CAD and scene scripts
* * * * * * *
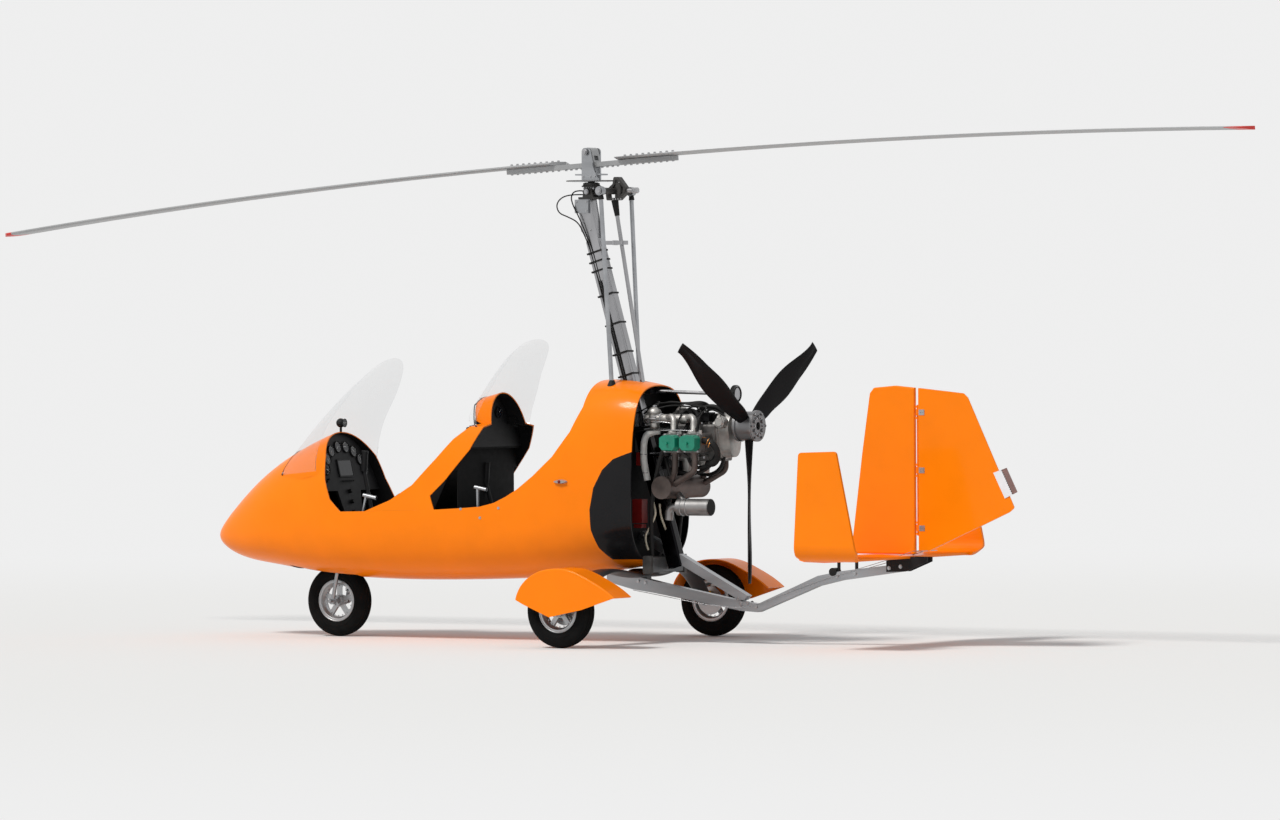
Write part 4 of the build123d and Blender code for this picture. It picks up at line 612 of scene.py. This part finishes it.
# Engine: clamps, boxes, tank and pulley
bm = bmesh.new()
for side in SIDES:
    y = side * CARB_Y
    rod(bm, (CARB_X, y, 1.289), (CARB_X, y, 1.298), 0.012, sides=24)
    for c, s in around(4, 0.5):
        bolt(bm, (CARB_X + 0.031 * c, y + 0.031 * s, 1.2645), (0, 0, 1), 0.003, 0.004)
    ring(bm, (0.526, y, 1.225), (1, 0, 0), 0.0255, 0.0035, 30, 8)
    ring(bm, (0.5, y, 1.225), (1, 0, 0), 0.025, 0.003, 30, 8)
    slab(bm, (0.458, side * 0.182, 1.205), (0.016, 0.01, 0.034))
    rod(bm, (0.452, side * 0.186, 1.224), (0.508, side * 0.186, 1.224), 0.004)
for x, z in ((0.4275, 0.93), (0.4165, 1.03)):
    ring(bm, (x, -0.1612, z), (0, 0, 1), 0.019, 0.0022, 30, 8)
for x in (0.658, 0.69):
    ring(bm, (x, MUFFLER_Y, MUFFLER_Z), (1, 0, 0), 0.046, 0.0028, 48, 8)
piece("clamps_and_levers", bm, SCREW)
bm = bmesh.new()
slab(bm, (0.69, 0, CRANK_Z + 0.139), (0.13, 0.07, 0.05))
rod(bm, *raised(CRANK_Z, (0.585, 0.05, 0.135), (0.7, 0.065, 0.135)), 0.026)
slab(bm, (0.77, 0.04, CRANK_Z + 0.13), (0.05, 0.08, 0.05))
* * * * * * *
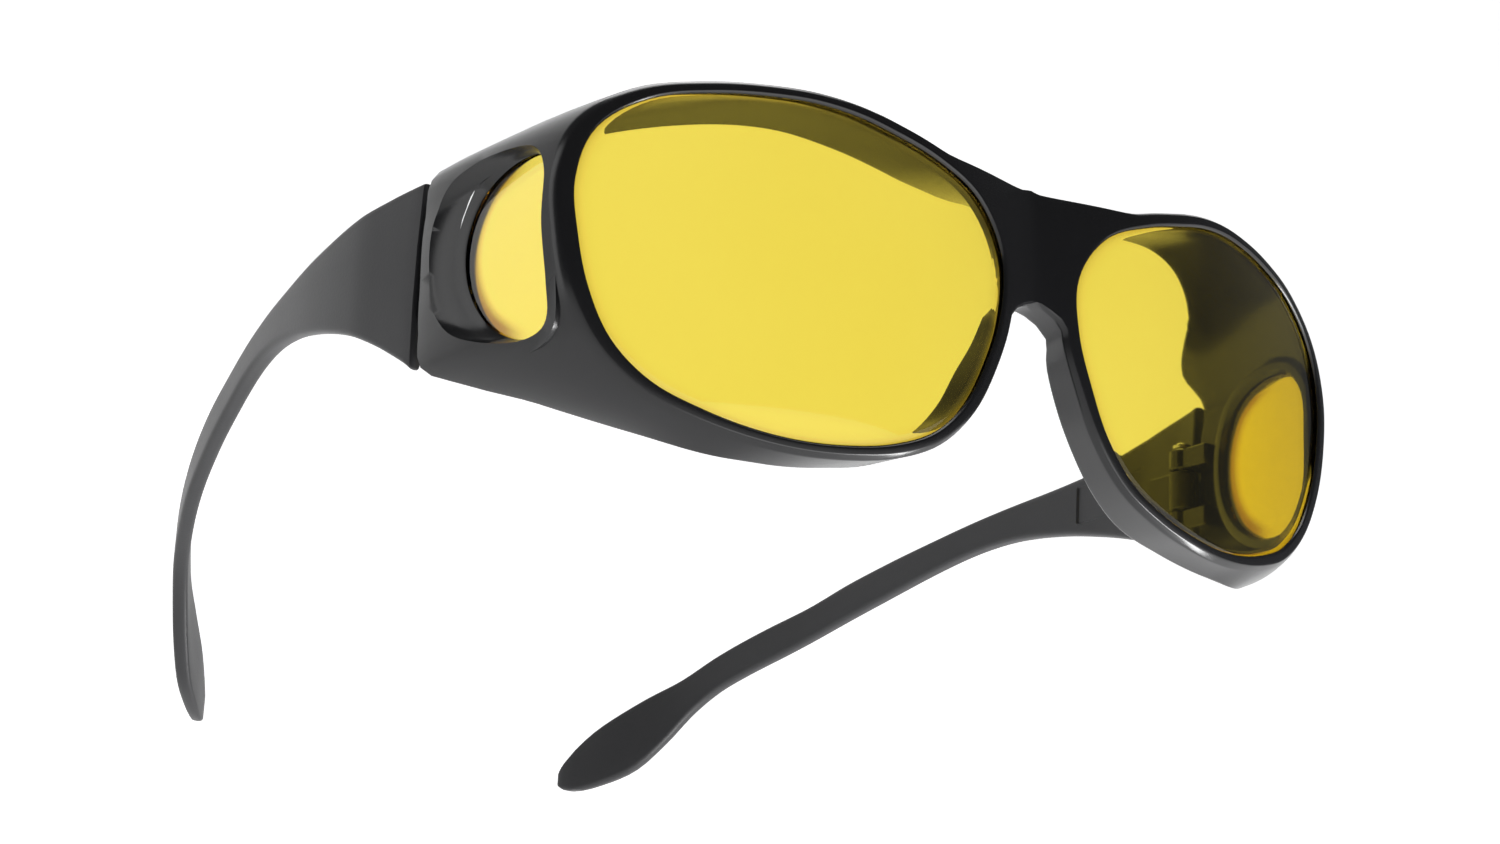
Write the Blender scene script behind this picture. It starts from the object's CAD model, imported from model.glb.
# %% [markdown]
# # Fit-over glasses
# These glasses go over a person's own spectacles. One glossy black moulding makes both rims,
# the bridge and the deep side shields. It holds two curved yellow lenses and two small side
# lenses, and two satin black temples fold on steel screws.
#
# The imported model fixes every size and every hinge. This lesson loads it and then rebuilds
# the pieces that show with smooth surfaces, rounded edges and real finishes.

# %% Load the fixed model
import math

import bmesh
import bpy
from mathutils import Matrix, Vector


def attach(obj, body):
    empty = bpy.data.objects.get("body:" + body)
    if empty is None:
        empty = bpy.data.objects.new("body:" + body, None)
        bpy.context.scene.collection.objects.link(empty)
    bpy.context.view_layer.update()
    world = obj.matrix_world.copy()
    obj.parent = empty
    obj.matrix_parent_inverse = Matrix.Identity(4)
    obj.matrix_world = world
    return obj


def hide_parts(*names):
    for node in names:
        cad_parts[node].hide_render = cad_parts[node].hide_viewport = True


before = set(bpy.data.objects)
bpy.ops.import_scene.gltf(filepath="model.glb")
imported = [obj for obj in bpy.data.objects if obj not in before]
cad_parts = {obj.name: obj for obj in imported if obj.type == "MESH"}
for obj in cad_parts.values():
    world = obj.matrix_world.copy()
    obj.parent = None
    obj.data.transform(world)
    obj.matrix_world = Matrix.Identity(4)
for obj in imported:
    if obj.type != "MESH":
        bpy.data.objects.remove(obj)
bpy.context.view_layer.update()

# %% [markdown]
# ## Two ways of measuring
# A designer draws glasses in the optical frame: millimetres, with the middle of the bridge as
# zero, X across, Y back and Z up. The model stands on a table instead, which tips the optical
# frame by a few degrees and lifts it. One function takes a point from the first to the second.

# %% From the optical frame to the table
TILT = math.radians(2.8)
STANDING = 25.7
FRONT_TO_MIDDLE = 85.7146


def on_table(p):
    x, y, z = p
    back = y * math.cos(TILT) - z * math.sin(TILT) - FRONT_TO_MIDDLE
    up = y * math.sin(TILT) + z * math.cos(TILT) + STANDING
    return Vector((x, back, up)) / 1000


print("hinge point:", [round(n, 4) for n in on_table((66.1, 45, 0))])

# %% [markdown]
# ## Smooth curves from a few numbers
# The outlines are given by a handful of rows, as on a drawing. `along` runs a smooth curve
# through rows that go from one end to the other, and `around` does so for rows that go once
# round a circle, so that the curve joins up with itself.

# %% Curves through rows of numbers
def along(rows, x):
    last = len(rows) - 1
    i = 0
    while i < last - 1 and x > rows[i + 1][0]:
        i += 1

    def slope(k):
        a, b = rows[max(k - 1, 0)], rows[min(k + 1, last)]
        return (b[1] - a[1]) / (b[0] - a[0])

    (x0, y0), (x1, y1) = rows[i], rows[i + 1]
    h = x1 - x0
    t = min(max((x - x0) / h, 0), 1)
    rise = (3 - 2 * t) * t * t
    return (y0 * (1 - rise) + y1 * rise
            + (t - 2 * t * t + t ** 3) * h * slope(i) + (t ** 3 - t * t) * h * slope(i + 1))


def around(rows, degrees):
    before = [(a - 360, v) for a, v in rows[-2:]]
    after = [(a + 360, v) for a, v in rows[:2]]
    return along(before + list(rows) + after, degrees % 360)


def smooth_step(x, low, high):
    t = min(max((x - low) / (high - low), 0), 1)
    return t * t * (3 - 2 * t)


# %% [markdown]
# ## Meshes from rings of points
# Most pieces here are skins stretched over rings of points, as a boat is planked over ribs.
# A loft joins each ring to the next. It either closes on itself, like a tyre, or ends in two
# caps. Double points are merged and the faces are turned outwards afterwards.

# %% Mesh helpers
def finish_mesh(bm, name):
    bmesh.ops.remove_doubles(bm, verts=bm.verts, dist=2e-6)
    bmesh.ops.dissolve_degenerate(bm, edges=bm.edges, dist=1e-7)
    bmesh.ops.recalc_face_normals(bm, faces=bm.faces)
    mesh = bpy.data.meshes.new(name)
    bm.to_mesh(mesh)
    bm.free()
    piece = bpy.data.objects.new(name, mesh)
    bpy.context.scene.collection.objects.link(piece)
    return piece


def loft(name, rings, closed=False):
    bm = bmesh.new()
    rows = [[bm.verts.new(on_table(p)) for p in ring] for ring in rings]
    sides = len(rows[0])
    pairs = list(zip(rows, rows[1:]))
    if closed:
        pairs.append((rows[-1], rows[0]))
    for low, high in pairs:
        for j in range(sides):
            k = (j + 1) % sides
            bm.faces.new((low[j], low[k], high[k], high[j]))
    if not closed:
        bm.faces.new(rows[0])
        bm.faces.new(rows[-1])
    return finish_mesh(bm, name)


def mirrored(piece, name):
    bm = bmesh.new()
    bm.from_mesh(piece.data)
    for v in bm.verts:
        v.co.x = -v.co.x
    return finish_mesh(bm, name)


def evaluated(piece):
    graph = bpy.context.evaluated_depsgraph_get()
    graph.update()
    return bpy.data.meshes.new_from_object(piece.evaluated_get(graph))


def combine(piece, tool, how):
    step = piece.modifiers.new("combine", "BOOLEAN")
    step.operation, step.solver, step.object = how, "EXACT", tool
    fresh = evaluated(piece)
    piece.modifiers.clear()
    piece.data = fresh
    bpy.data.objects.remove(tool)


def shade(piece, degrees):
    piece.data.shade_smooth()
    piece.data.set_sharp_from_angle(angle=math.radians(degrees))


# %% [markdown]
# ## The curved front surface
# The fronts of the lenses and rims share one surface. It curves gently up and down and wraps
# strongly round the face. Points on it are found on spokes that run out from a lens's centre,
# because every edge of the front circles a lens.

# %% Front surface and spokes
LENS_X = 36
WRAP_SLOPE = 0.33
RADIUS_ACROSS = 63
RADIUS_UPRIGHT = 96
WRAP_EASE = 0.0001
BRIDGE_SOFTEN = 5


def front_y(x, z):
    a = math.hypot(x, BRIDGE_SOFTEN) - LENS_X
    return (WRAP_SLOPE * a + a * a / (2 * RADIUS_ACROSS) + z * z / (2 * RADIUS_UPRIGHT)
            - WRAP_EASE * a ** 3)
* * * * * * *
_WHAT IS BEING ASKED_:
Out of the data above, set down the lines from the one with "bpy.data.objects.remove(obj)" to the one with "on_table((66.1, 45, 0))])", both included, exactly as written and with no additions.

_WRITTEN SOLUTION_:
        bpy.data.objects.remove(obj)
bpy.context.view_layer.update()

# %% [markdown]
# ## Two ways of measuring
# A designer draws glasses in the optical frame: millimetres, with the middle of the bridge as
# zero, X across, Y back and Z up. The model stands on a table instead, which tips the optical
# frame by a few degrees and lifts it. One function takes a point from the first to the second.

# %% From the optical frame to the table
TILT = math.radians(2.8)
STANDING = 25.7
FRONT_TO_MIDDLE = 85.7146


def on_table(p):
    x, y, z = p
    back = y * math.cos(TILT) - z * math.sin(TILT) - FRONT_TO_MIDDLE
    up = y * math.sin(TILT) + z * math.cos(TILT) + STANDING
    return Vector((x, back, up)) / 1000


print("hinge point:", [round(n, 4) for n in on_table((66.1, 45, 0))])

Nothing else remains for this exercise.